The point that I am making is that we are risk averse. We are just proposing the installation of playground equipment across the green in Waveney Avenue in Brickhill and it has been decided that it will be natural play equipment. There is now a movement which recognises that children have been cosetted too much, with soft surfaces everywhere they play and no real activities. I remember when I was a child of about 8 we played on building sites. There were no fences and we used to re-enact the first world war using the trenches dug out for foundations of houses. We would throw bricks at ach other and when we would escape through half built houses, without a safety helmet.
Now obviously some Health and safety stuff is all very well and good. But we are risk averse and that presents us with a problem. Jesus calls us not to be risk averse. We are called to take up a cross. We have to stick our necks out, and risk having our heads chopped off. This is the Christian way. Jesus is not risk averse he walks the path to Jerusalem. Are we prepared to do the same.

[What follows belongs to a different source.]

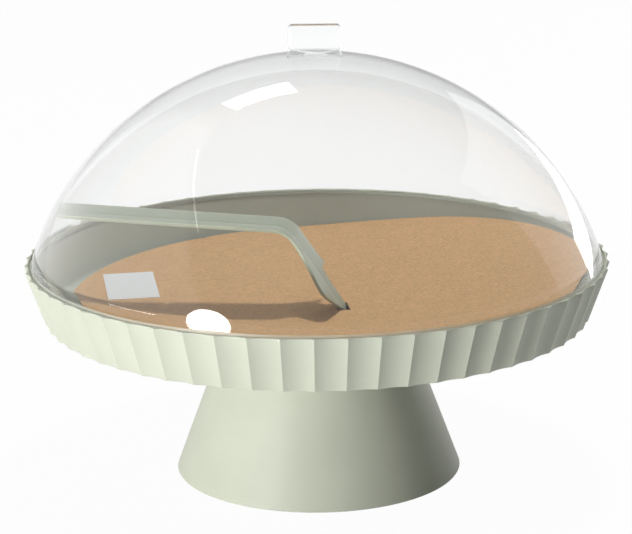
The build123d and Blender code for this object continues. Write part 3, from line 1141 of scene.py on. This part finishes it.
def clear_plastic(context):
    """Polished clear styrene: sharp reflections, a hardly visible flow waviness from moulding,
    and the light that falls on the things inside goes straight through it."""
    found = bpy.data.materials.get("clear_polished_styrene")
    if found:
        return found
    material = new_material("clear_polished_styrene")
    tree = material.node_tree
    tint = tuple(context.scene.cakestand_dome.tint)
    wave = noise(tree, object_place(tree), 40 * MM, 1.0, 0.4)
    shader = add_node(tree, "ShaderNodeBsdfPrincipled", {
        "Base Color": tint,
        "Roughness": spread(tree, wave, (0.3, 0.7), (0.0, 0.02)),
        "IOR": 1.49,
        "Transmission Weight": 1.0,
        "Normal": relief(tree, wave, 0.25, 0.25 * MM),
    })
    # Lamps and light from the room reach the inside once, by straight rays only
    lamps = add_node(tree, "ShaderNodeBsdfTransparent", {"Color": tint})
    path = add_node(tree, "ShaderNodeLightPath")
    straight = add_node(tree, "ShaderNodeMath", {
        0: path.outputs["Is Shadow Ray"], 1: path.outputs["Diffuse Depth"]}, operation="MAXIMUM")
    both = add_node(tree, "ShaderNodeMixShader", {
        0: straight.outputs[0], 1: shader.outputs[0], 2: lamps.outputs[0]})
    add_node(tree, "ShaderNodeOutputMaterial", {"Surface": both.outputs[0]})
    return material


def whitish_foot_painted_highlight():
    """Whitish, cloudy and only half clear band on the dome's foot: a painted highlight that stands for the
    bright line along the foot.
    """
    material = new_material("dome_foot_painted_highlight")
    tree = material.node_tree
    cloud = noise(tree, object_place(tree), 6 * MM, 2.0, 0.5)
    principled(tree, {
        "Base Color": srgb("D8DCD0"),
        "Roughness": 0.35,
        "IOR": 1.49,
        "Transmission Weight": spread(tree, cloud, (0.3, 0.7), (0.6, 0.75)),
    })
    return material


def kraft_board(context):
    """Uncoated kraft paperboard: matt, with short darker and paler fibres that lie mostly one way
    and a soft cloudiness from the pulp. The fibres are drawn coarser than life so that they show."""
    material = new_material("kraft_paperboard")
    tree = material.node_tree
    place = object_place(tree)
    turned = add_node(tree, "ShaderNodeMapping", {
        "Vector": place, "Rotation": (0, 0, radians(12)), "Scale": (0.75, 1.0, 1.0)})
    fibre = noise(tree, turned.outputs[0], 1.3 * MM, 3.0, 0.75)
    pulp = noise(tree, place, 9 * MM, 3.0, 0.6)
    shade = add_node(tree, "ShaderNodeMath", {
        0: spread(tree, fibre, (0.3, 0.7), (0.78, 1.18)),
        1: spread(tree, pulp, (0.3, 0.7), (0.96, 1.03)),
    }, operation="MULTIPLY")
    principled(tree, {
        "Base Color": shaded(tree, context.scene.cakestand_card.board, shade.outputs[0]),
        "Roughness": 0.85,
        "Specular IOR Level": 0.3,
        "Normal": relief(tree, fibre, 0.3, 0.05 * MM),
    })
    return material


def board_edge(context):
    """The die-cut edge of the board: a little darker, with the plies as fine lines."""
    material = new_material("kraft_cut_edge")
    tree = material.node_tree
    flat = add_node(tree, "ShaderNodeMapping", {
        "Vector": object_place(tree), "Scale": (1.0, 1.0, 9.0)})
    plies = noise(tree, flat.outputs[0], 2 * MM, 3.0, 0.5)
    shade = spread(tree, plies, (0.3, 0.7), (0.7, 0.95))
    principled(tree, {
        "Base Color": shaded(tree, context.scene.cakestand_card.board, shade),
        "Roughness": 0.9,
        "Specular IOR Level": 0.2,
    })
    return material


def label_paper():
    """Uncoated white paper: matt, with a faint tooth."""
    material = new_material("matt_white_paper")
    tree = material.node_tree
    tooth = noise(tree, object_place(tree), 0.8 * MM, 3.0, 0.6)
    shade = spread(tree, tooth, (0.3, 0.7), (0.93, 1.0))
    principled(tree, {
        "Base Color": shaded(tree, srgb("ECECEC"), shade),
        "Roughness": 0.7,
        "Normal": relief(tree, tooth, 0.2, 0.03 * MM),
    })
    return material


def seen_directly(tree, kinds):
    """1 for rays of these kinds that come from the eye, and 0 for those that carry light on."""
    path = add_node(tree, "ShaderNodeLightPath")
    seen = path.outputs["Is Camera Ray"]
    for kind in kinds:
        seen = add_node(
            tree, "ShaderNodeMath", {0: seen, 1: path.outputs[kind]}, operation="MAXIMUM").outputs[0]
    from_eye = add_node(
        tree, "ShaderNodeMath", {0: path.outputs["Diffuse Depth"], 1: 0.5}, operation="LESS_THAN")
    both = add_node(tree, "ShaderNodeMath", {0: seen, 1: from_eye.outputs[0]}, operation="MULTIPLY")
    return both.outputs[0]


def floor_material():
    """Pale floor that reads as white and keeps a faint shadow."""
    material = new_material("pale_floor")
    tree = material.node_tree
    matt = add_node(tree, "ShaderNodeBsdfDiffuse", {"Color": srgb("F0F0F0")})
    white = add_node(tree, "ShaderNodeEmission", {"Strength": 1.0})
    seen = seen_directly(tree, ("Is Glossy Ray", "Is Transmission Ray"))
    share = add_node(tree, "ShaderNodeMath", {0: seen, 1: 0.97}, operation="MULTIPLY")
    both = add_node(tree, "ShaderNodeMixShader", {
        0: share.outputs[0], 1: matt.outputs[0], 2: white.outputs[0]})
    add_node(tree, "ShaderNodeOutputMaterial", {"Surface": both.outputs[0]})
    return material


def studio_world():
    """White where it is seen directly. Gloss sees a pale room, darker on the right and with a
    brighter wall on the left, and the light that falls on the stand comes mostly from above."""
    world = bpy.data.worlds.new("pale_studio")
    world.use_nodes = True
    tree = world.node_tree
    tree.nodes.clear()
    direction = add_node(tree, "ShaderNodeTexCoord").outputs["Generated"]
    axes = add_node(tree, "ShaderNodeSeparateXYZ", {"Vector": direction})
    room = spread(tree, axes.outputs["X"], (-0.35, 0.1), (1.0, 0.72))
    wall_edge = (0.723, -0.374, 0.58)
    past_edge = add_node(tree, "ShaderNodeVectorMath", {
        0: direction, 1: wall_edge}, operation="DOT_PRODUCT")
    wall = spread(tree, past_edge.outputs["Value"], (-0.04, 0.0), (0.45, 0.0))
    left = spread(tree, axes.outputs["X"], (-0.45, -0.35), (1.0, 0.0))
    mirror = add_node(tree, "ShaderNodeMath", {0: wall, 1: left, 2: room}, operation="MULTIPLY_ADD")
    ceiling = spread(tree, axes.outputs["Z"], (0.0, 1.0), (0.02, 0.37))
    path = add_node(tree, "ShaderNodeLightPath")
    carried = add_node(
        tree, "ShaderNodeMath", {0: path.outputs["Diffuse Depth"], 1: 0.5}, operation="GREATER_THAN")
    lit = add_node(tree, "ShaderNodeMix", {0: carried.outputs[0], 2: mirror.outputs[0], 3: ceiling})
    mirrored = add_node(
        tree, "ShaderNodeMath", {0: path.outputs["Glossy Depth"], 1: 0.5}, operation="LESS_THAN")
    white = add_node(tree, "ShaderNodeMath", {
        0: seen_directly(tree, ("Is Transmission Ray",)), 1: mirrored.outputs[0]}, operation="MULTIPLY")
    level = add_node(tree, "ShaderNodeMix", {0: white.outputs[0], 2: lit.outputs[0], 3: 1.0})
    background = add_node(tree, "ShaderNodeBackground", {"Strength": level.outputs[0]})
    add_node(tree, "ShaderNodeOutputWorld", {"Surface": background.outputs[0]})
    return world


def add_softbox(name, aim, direction, distance, size, power):
    """Rectangular soft light that faces a spot. It stands in a direction from it, given as the
    azimuth from +X and the elevation in degrees, and its size is its width and its height."""
    light = bpy.data.lights.new(name, "AREA")
    light.shape = "RECTANGLE"
    light.size, light.size_y = size
    light.energy = power
    made = bpy.data.objects.new(name, light)
    around, up = (radians(angle) for angle in direction)
    out = Vector((cos(around) * cos(up), sin(around) * cos(up), sin(up)))
    made.location = Vector(aim) + out * distance
    made.rotation_euler = (-out).to_track_quat("-Z", "Y").to_euler()
    bpy.context.scene.collection.objects.link(made)
    return made


def add_lights():
    """Low broad light from the front left, small lights for the highlights on the dome, one from
    overhead for the insides, and pale panels on the right."""
    middle = (0, 0, 0.1)
    crown = (-0.045, -0.045, 0.205)
    shoulder = (-0.09, -0.05, 0.17)
    lower_front = (-0.045, -0.13, 0.14)
    right_end = (0, 1.45, 0.54)
    add_softbox("main_box", middle, (-131, -0.6), distance=2.0, size=(0.6, 0.16), power=38)
    add_softbox("left_fill", middle, (-165, -1), distance=2.0, size=(0.8, 0.12), power=7.5)
    front = add_softbox("front_box", lower_front, (-134, 20.5), distance=1.5, size=(0.5, 0.26), power=7)
    front.data.shape = "ELLIPSE"
    front.visible_diffuse = False
    add_softbox("back_box", crown, (105, 46), distance=1.5, size=(0.40, 0.22), power=1.6)
    top = add_softbox("top_box", middle, (65, 78), distance=1.6, size=(0.17, 0.17), power=12)
    top.visible_glossy = False
    top.visible_transmission = False
    strip = add_softbox("thin_strip", shoulder, (176, 54), distance=1.5, size=(1.0, 0.012), power=0.12)
    strip.rotation_euler.rotate_axis("Z", radians(-10.6))
    add_softbox("right_edge", middle, (55, 1.5), distance=1.6, size=(0.8, 0.24), power=2.2)
    add_softbox("right_panel", right_end, (0, 0), distance=0.9, size=(2.5, 1.08), power=3.1)


def add_camera():
    """Camera at the photograph's viewing angle, with the small shift that its framing needs."""
    data = bpy.data.cameras.new("camera")
    data.sensor_fit = "HORIZONTAL"
    data.sensor_width = 36.0
    data.lens = 139.75
    data.shift_x = -0.00115
    camera = bpy.data.objects.new("camera", data)
    place = Matrix.Translation((0, -1.21999, 0.43897))
    pitch = Matrix.Rotation(radians(74.765), 4, "X")
    roll = Matrix.Rotation(radians(-0.62), 4, "Z")
    camera.matrix_world = place @ pitch @ roll
    bpy.context.scene.collection.objects.link(camera)
    bpy.context.scene.camera = camera


class CAKESTAND_OT_stage(Operator):
    """Set up the floor, the lights and the camera"""

    bl_idname = "cakestand.stage"
    bl_label = "Stage"

    def execute(self, context):
        bm = bmesh.new()
        bmesh.ops.create_grid(bm, x_segments=1, y_segments=1, size=6.0)
        floor = mesh_object("floor", bm)
        floor.data.materials.append(floor_material())
        context.scene.world = studio_world()
        add_lights()
        add_camera()
        context.scene.view_settings.view_transform = "Standard"
        return {"FINISHED"}


class CAKESTAND_PT_panel(Panel):
    """Sizes and build buttons of the cake stand"""

    bl_idname = "CAKESTAND_PT_panel"
    bl_label = "Cake Stand"
    bl_space_type = "VIEW_3D"
    bl_region_type = "UI"
    bl_category = "Cake Stand"

    def draw(self, context):
        for group, operators in PARTS:
            box = self.layout.box()
            if group:
                settings = getattr(context.scene, group)
                for name in settings.__annotations__:
                    box.prop(settings, name)
            for operator in operators:
                box.operator(operator)


GROUPS = {
    "cakestand_tray": TraySizes,
    "cakestand_spigot": SpigotSizes,
    "cakestand_dome": DomeSizes,
    "cakestand_tab": TabSizes,
    "cakestand_server": ServerSizes,
    "cakestand_card": CardSizes,
}

PARTS = (
    ("cakestand_tray", ("cakestand.tray", "cakestand.foot")),
    ("cakestand_spigot", ()),
    ("cakestand_dome", ("cakestand.dome",)),
    ("cakestand_tab", ("cakestand.tab",)),
    ("cakestand_server", ("cakestand.server",)),
    ("cakestand_card", ("cakestand.card", "cakestand.label")),
    (None, ("cakestand.stage",)),
)

OPERATORS = (
    CAKESTAND_OT_tray,
    CAKESTAND_OT_foot,
    CAKESTAND_OT_dome,
    CAKESTAND_OT_tab,
    CAKESTAND_OT_server,
    CAKESTAND_OT_card,
    CAKESTAND_OT_label,
    CAKESTAND_OT_stage,
)


def register():
    """Registers the settings, the operators and the panel."""
    for name, group in GROUPS.items():
        bpy.utils.register_class(group)
        setattr(bpy.types.Scene, name, PointerProperty(type=group))
    for operator in OPERATORS:
        bpy.utils.register_class(operator)
    bpy.utils.register_class(CAKESTAND_PT_panel)


def unregister():
    """Takes the panel, the operators and the settings away again."""
    bpy.utils.unregister_class(CAKESTAND_PT_panel)
    for operator in reversed(OPERATORS):
        bpy.utils.unregister_class(operator)
    for name, group in GROUPS.items():
        delattr(bpy.types.Scene, name)
        bpy.utils.unregister_class(group)


def main():
    """Builds the whole stand with its operators, in order."""
    register()
    for _group, operators in PARTS:
        for operator in operators:
            family, name = operator.split(".")
            getattr(getattr(bpy.ops, family), name)()


if __name__ == "__main__":
    main()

Occasionally people tell me that their prayer life is lacking in excitement. Is this because our their lives are lacking in excitement? If we are facing daily challenge in our Christian service then we can be assured our prayers will reflect that. Of course the early Christians prayed a lot, we would all pray if we were facing the lions. We do not pray because we are all too comfortable.

Jesus calls upon us to share the excitement of the Christian life. To be prepared to drink from his cup and eat his flesh. This is a call to be prepared to swim in the choppy waters of life, to set out in the boat without a lifejacket trusting in Christ to be with us the storm.